> Request
Write out all of the lines below, exactly and completely.
----
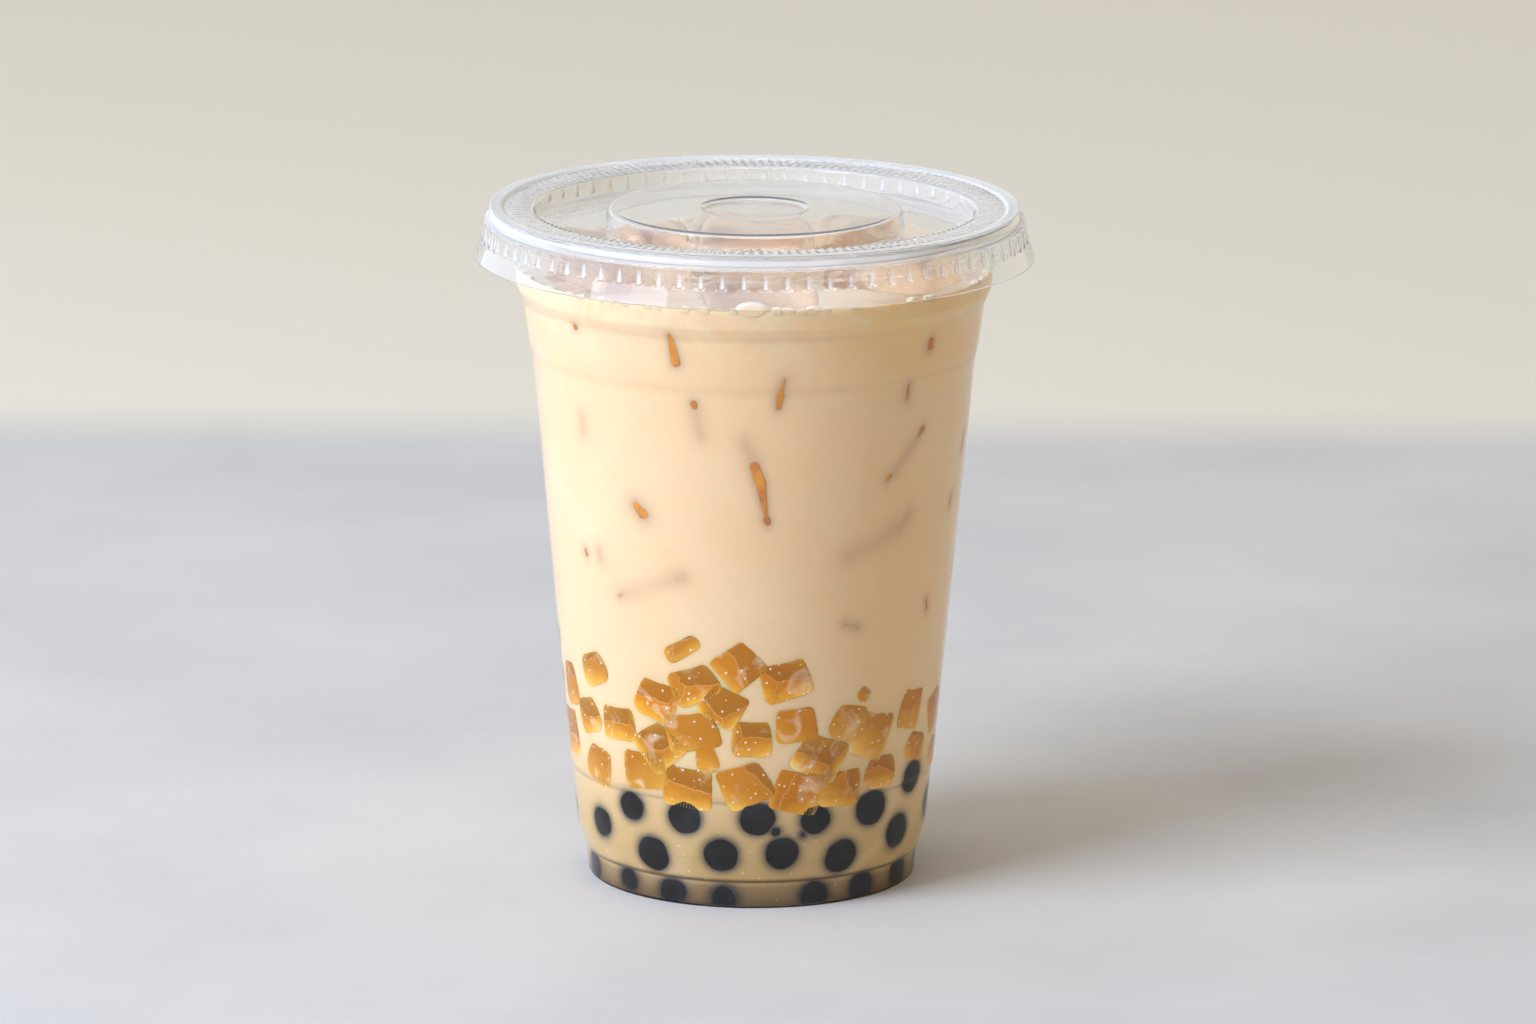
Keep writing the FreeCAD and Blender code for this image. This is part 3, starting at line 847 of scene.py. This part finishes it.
def ice_edge_skin():
    """Sunken ice against the wall: the dark of the tea shows through it."""
    made, graph, where = new_material("sunken ice")
    mottle = graph.noise(where, 300.0, detail=3.0)
    body = graph.ramp(mottle, (0.35, linear(230, 152, 60)), (0.7, linear(196, 120, 62)))
    edge = graph.spread(graph.noted("pressed", "Fac"), 0.0, 0.0002, 0.8, 0.0)
    body = graph.blend(edge, body, linear(214, 166, 134))
    finish_material(graph, graph.skin(body, 0.3, {"Specular IOR Level": 0.2}))
    return made


def ice_body():
    """Clear ice with a cloudy core and a wet, uneven skin."""
    made, graph, where = new_material("ice")
    dents = graph.noise(where, 240.0, detail=4.0, distortion=0.4)
    cloudy = graph.spread(graph.noise(where, 110.0, detail=5.0), 0.45, 0.7, 0.05, 0.5)
    clear = graph.skin((0.985, 0.92, 0.76), 0.05, {
        "IOR": 1.31, "Transmission Weight": 1.0, "Normal": graph.bump(dents, 0.6, 0.0008)})
    white = graph.skin(linear(252, 228, 184), 0.3)
    body = graph.node("ShaderNodeMixShader", {0: cloudy, 1: clear, 2: white}).outputs[0]
    finish_material(graph, lets_light_in(graph, body, (0.95, 0.94, 0.93)))
    return made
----
> Correct result
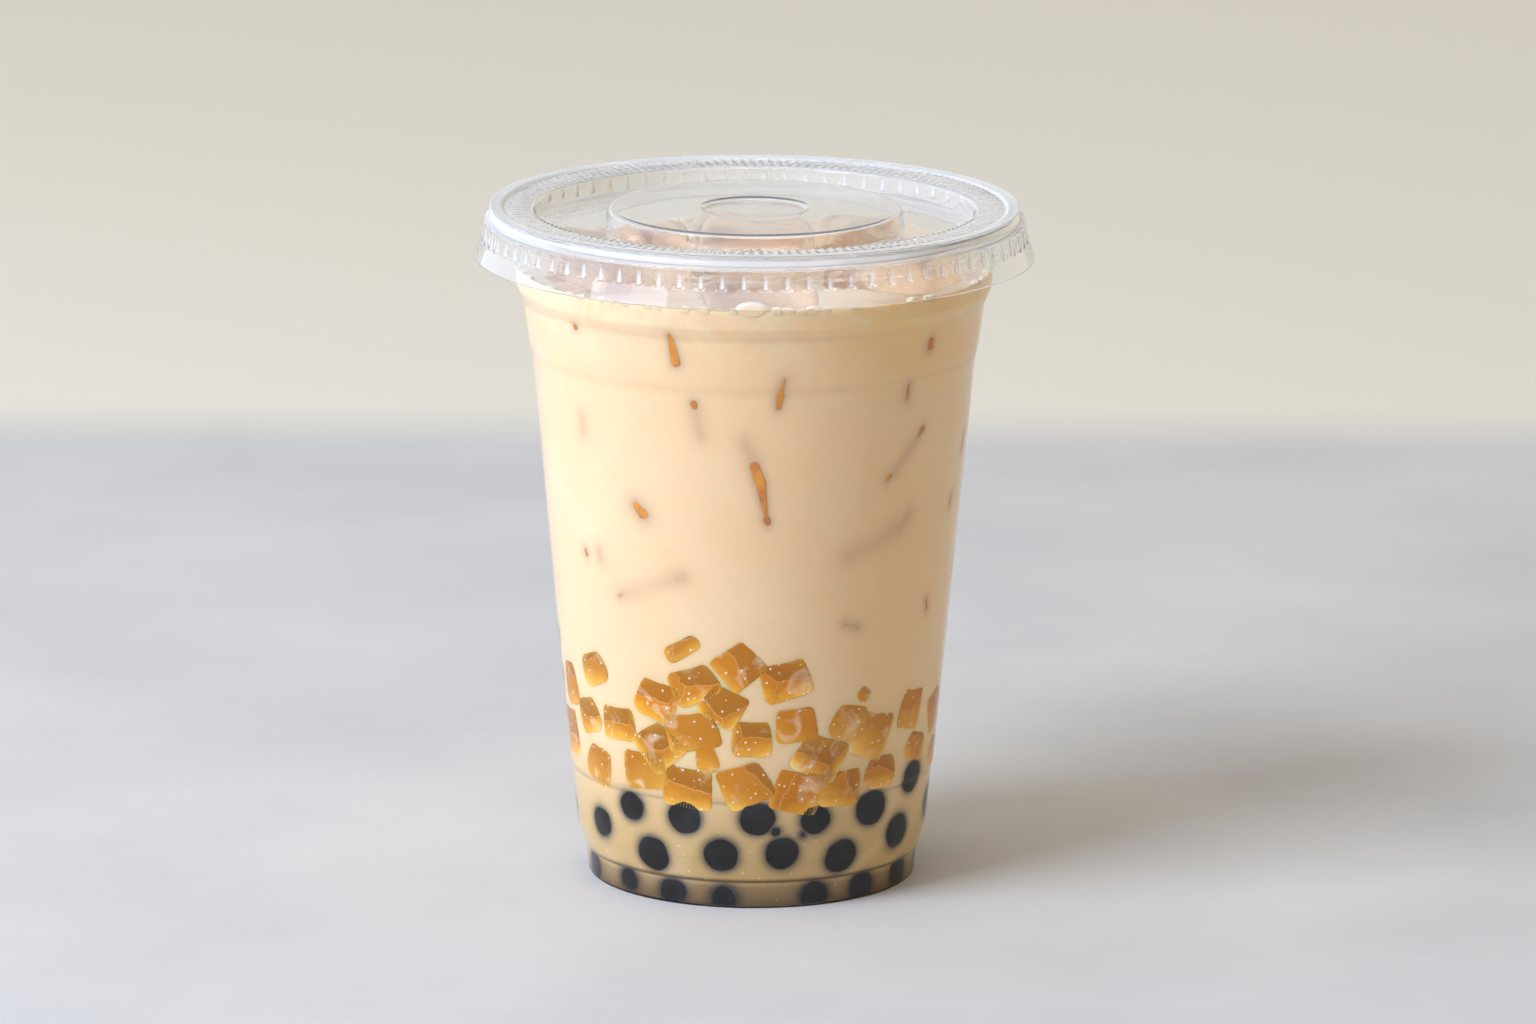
Keep writing the FreeCAD and Blender code for this image. This is part 3, starting at line 847 of scene.py. This part finishes it.
def ice_edge_skin():
    """Sunken ice against the wall: the dark of the tea shows through it."""
    made, graph, where = new_material("sunken ice")
    mottle = graph.noise(where, 300.0, detail=3.0)
    body = graph.ramp(mottle, (0.35, linear(230, 152, 60)), (0.7, linear(196, 120, 62)))
    edge = graph.spread(graph.noted("pressed", "Fac"), 0.0, 0.0002, 0.8, 0.0)
    body = graph.blend(edge, body, linear(214, 166, 134))
    finish_material(graph, graph.skin(body, 0.3, {"Specular IOR Level": 0.2}))
    return made


def ice_body():
    """Clear ice with a cloudy core and a wet, uneven skin."""
    made, graph, where = new_material("ice")
    dents = graph.noise(where, 240.0, detail=4.0, distortion=0.4)
    cloudy = graph.spread(graph.noise(where, 110.0, detail=5.0), 0.45, 0.7, 0.05, 0.5)
    clear = graph.skin((0.985, 0.92, 0.76), 0.05, {
        "IOR": 1.31, "Transmission Weight": 1.0, "Normal": graph.bump(dents, 0.6, 0.0008)})
    white = graph.skin(linear(252, 228, 184), 0.3)
    body = graph.node("ShaderNodeMixShader", {0: cloudy, 1: clear, 2: white}).outputs[0]
    finish_material(graph, lets_light_in(graph, body, (0.95, 0.94, 0.93)))
    return made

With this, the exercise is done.